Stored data
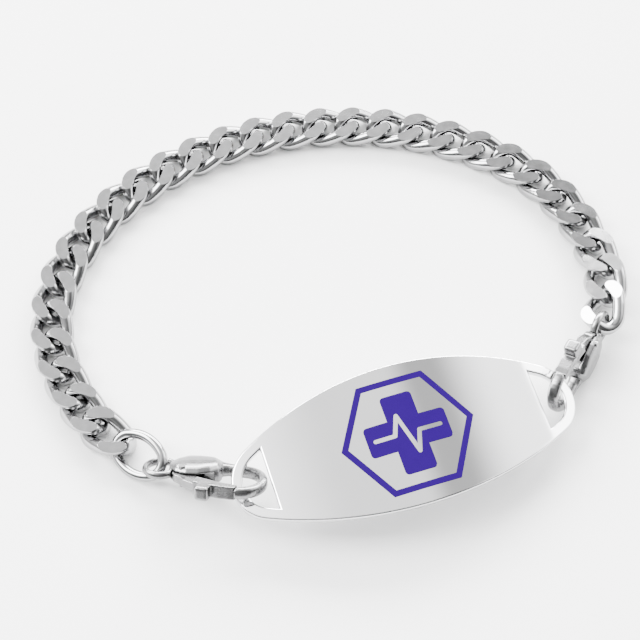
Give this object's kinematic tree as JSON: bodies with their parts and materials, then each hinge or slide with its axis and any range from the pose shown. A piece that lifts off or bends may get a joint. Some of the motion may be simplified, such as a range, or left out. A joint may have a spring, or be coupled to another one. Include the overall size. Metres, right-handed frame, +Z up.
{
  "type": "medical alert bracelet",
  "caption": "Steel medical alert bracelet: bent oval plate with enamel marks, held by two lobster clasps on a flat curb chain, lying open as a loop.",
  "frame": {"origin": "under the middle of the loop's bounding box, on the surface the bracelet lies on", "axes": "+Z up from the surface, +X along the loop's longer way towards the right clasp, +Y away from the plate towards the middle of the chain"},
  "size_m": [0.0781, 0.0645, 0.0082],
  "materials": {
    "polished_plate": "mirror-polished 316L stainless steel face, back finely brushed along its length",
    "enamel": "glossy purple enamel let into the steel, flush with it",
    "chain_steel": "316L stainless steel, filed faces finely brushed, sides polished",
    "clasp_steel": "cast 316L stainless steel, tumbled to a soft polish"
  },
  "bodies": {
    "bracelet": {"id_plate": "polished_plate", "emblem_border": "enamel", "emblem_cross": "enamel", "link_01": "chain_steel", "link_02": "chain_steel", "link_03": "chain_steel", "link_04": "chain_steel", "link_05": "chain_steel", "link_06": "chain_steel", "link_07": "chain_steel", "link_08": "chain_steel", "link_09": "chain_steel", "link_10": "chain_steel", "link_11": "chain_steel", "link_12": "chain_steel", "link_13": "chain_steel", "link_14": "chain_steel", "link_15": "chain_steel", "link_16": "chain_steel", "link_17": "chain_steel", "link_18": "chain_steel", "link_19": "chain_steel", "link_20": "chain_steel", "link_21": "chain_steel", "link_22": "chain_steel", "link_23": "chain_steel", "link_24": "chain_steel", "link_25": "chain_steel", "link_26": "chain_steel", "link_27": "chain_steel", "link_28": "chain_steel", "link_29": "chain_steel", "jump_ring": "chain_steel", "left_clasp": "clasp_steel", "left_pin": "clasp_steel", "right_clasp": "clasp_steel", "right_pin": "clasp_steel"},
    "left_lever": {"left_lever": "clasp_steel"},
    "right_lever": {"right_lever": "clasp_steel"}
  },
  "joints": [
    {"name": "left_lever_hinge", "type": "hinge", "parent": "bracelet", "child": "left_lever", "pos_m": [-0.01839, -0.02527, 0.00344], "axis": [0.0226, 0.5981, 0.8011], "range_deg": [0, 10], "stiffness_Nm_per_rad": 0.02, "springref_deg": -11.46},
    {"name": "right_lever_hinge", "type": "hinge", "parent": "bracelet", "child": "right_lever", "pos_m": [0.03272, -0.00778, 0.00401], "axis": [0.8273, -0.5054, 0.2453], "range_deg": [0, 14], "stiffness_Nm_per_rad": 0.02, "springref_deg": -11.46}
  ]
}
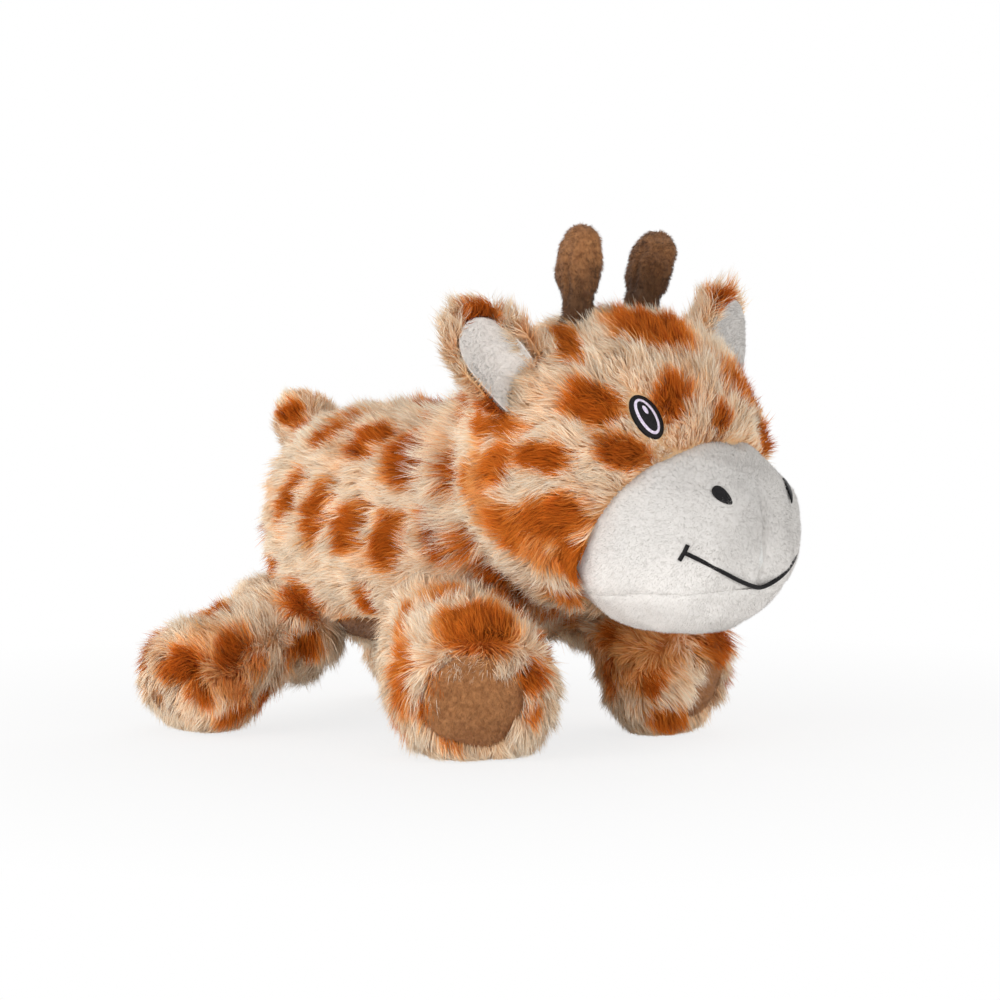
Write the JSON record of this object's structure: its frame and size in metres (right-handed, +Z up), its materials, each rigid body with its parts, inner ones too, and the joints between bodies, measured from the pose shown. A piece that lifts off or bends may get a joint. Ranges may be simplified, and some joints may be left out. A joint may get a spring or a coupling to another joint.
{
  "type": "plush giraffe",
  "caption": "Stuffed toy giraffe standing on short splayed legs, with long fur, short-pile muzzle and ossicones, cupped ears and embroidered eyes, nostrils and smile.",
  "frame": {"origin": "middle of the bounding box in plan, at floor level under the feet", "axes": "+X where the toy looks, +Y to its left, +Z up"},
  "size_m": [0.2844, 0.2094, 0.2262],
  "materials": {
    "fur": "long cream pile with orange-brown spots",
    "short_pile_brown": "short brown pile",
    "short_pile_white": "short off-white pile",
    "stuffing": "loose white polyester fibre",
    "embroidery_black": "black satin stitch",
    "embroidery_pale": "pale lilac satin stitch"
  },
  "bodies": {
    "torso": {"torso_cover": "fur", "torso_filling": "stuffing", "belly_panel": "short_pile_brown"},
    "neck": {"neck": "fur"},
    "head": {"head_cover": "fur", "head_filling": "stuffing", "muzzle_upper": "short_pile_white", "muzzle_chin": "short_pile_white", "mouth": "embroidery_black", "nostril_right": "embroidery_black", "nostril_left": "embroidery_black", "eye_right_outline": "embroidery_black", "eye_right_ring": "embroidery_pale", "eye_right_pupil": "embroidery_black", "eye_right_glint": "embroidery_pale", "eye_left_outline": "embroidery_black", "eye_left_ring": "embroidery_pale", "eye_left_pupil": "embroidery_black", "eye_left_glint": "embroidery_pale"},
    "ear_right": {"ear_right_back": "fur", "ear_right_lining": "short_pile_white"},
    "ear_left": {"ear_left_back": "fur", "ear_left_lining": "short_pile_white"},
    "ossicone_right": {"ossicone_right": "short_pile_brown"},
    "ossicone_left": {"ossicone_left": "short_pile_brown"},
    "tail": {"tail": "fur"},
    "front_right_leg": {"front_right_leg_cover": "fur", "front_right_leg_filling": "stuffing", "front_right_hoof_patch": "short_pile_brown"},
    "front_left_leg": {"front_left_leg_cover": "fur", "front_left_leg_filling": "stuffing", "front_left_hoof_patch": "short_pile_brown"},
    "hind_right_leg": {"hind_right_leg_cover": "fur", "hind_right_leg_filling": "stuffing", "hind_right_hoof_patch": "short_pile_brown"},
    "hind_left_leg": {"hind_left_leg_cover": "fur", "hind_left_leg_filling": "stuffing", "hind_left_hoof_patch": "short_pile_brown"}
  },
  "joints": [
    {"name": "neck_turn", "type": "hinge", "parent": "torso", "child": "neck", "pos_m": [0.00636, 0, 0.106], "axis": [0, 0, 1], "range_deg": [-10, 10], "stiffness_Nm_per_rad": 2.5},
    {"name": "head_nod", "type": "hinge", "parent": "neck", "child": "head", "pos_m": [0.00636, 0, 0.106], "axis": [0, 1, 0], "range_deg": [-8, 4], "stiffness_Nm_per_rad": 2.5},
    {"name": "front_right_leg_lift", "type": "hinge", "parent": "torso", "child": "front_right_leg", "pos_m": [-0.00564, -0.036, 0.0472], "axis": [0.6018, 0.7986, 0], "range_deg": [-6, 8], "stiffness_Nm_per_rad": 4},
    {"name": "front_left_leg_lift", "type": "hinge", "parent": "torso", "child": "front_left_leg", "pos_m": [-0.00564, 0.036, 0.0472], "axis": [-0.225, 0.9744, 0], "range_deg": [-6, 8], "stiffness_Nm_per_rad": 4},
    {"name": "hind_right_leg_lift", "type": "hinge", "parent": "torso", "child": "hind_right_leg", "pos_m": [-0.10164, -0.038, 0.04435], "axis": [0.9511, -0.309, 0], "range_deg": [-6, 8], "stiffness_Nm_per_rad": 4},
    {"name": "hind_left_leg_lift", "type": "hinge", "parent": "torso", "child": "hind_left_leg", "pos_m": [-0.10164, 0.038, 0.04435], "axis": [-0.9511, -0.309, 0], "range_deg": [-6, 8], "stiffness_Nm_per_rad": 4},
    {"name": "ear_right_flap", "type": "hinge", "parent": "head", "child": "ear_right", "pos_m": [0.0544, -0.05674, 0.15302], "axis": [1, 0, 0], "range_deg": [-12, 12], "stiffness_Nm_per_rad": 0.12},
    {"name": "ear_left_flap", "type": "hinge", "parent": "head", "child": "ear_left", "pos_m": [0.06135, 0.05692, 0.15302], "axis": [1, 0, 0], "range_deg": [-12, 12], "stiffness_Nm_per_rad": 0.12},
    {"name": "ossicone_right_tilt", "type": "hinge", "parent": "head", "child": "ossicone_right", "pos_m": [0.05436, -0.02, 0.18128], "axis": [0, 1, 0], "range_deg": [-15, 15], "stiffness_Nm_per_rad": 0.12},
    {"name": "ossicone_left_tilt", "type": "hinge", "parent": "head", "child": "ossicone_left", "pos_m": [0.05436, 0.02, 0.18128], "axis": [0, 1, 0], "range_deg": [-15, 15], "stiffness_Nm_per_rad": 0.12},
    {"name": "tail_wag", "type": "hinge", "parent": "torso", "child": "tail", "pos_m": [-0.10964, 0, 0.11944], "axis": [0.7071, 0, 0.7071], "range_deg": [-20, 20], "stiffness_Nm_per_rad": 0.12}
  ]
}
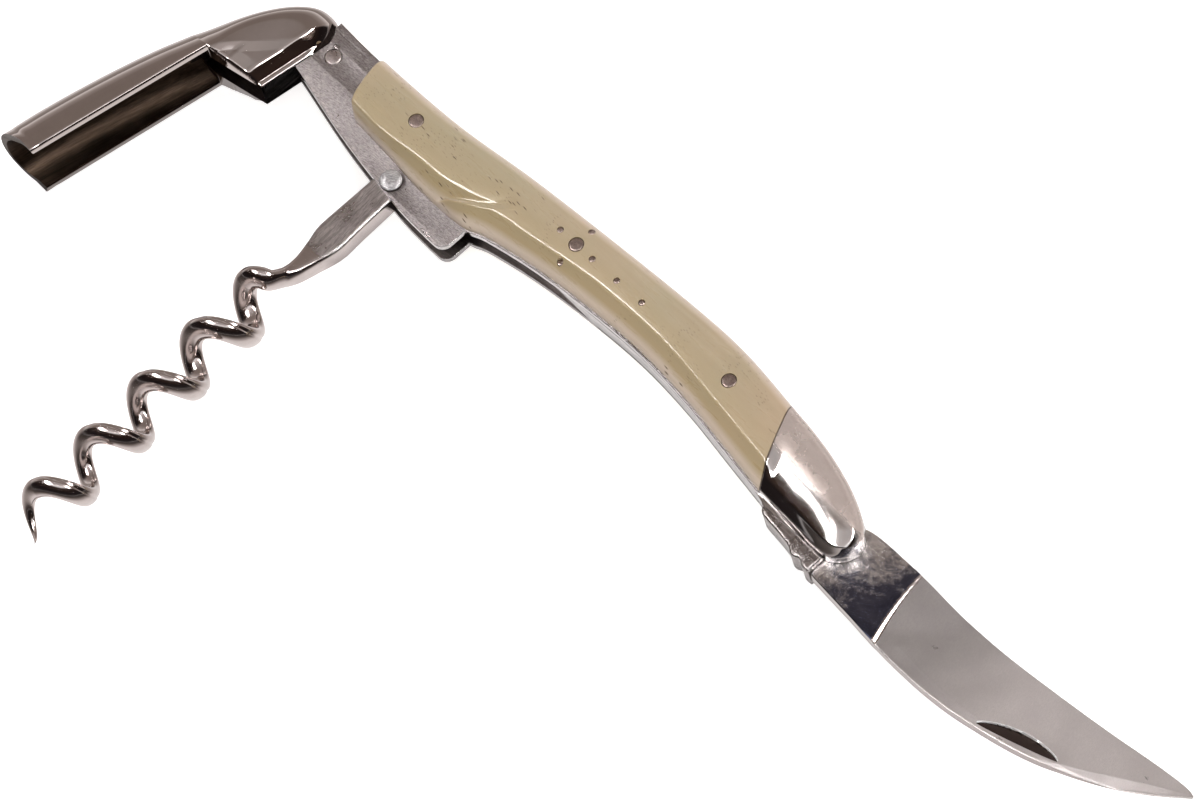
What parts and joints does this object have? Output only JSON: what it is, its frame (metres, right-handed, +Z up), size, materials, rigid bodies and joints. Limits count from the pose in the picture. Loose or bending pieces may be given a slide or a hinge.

## [Brief]
In the records shown above, how many lines include the word "from"? Answer with the number only.

## [Response to the exercise]
4